Reinvestment key to misguided youth
The New Year’s Eve brawl at Bermuda’s premier resort, the Fairmont Southampton hotel, was jolting news that brought a cringeworthy reminder of the violence that terrorises families and threatens too many of our youth.
For some, this is seen as a problem in someone else’s neighbourhood, but for far too many, it touches home in a surreal way because they examine the prospects and taste the fear of their own family members at risk from the effects of this new culture of violence, which has swept the country in the past decade or longer.
I do not write as a detached goggled-eyed professor on this matter; I have stood behind the windows in my household and counted no fewer than 16 long silver swords branded by hooded individuals as they crawled through the neighbourhood seeking to exact retribution. I have heard the pinging sounds of metal hitting the bones of a victim and called ambulances to retrieve individuals whose arms looked like a filleted fish.
When you raise six boys in Pembroke, you cannot be immune or isolated from the problems that have engulfed almost every part of Bermuda. I know there is the automatic tendency to reach back and romanticise former youthful days of chivalry when people even at football and cricket matches would rush to watch a fight and heap prestige on the winner as the loser begrudgingly but honourably accepted defeat.
Those days are gone. Today when there is a fight, everyone runs for cover. People do not want to see, hear or be a witness for fear of themselves becoming the next victim. Who wants to put themselves or their family on the frontline of a countercultural war that has been going on for 12 years, and shows no sign of abating?
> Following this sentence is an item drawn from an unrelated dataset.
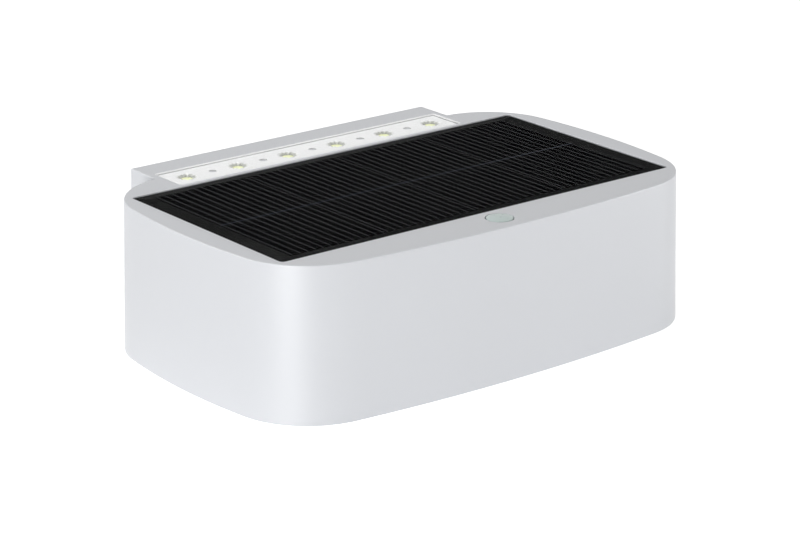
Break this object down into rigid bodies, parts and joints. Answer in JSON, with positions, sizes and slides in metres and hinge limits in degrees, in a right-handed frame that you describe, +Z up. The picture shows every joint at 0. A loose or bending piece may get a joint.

Yet we cannot leave it or wish it away, and in spite of earnest prayer vigils and the governments of the day issuing statements about tackling the problem, our guts tell us that no one has a handle on the situation. There is no need to politicise the issue; the problem has been mushrooming for decades.
We took the education that once prepared our young men for the workforce away in the early 1970s, then a systemic shift in the early 1990s led to public education being abandoned by the middle class out of fear — creating two classes of opportunity predicated on who could afford to pay. The chasm is replicated in the workplace, with one set bound for university and proper job placement, and another bound to slug it out in the streets.
In fact, if anyone cared to do an analysis, I predict that research will reveal the most infamous gang in modern times was filled with youth who, at the age of 13, could scarcely read or write. We as a collective let them down by creating a social environment for failure.
It was the misappropriation of hundreds of millions of private sector and public sector dollars that avoided any responsibility to rear the next generations. Whether it was because of economic expediency or politics, what we have today is the result of what we as a society unquestionably have built over the past 40 years.
It will take a reinvestment of equal proportion to address the situation adequately. If society as a whole cannot accept responsibility to tackle the problem, there is no limit on the depths to which the issue will descend. The future belongs to the young, and it is only a natural fact that if we do not prepare them, all we worked for will be lost.
Bermuda is a very small island and, unless one plans to live in isolation by escaping to an ivory palace like many of the rich and famous, the social classes are separated by little in landmass. What sense does it make to pile up wealth in your household when the surrounding community is poor and bereft? It won’t be long before your sons, grandsons and daughters become engulfed or victimised.
Part of the solution in resolving the violence we are witnessing is that a percentage of every dollar earned in any enterprise, whether public sector or private sector, must be targeted towards training and education of the oncoming generations. It’s going to cost us dearly and may in some instance look like waste.
This is the unwritten and unspoken mandate given to the Government. The issue is live, dynamic and real, which cannot be addressed by words or reports and committee discussions. We have to remake Bermuda with a committed exercise like that of our own version of a “Marshall Plan”.
We either bite the bullet or I am afraid the bullet will bite first.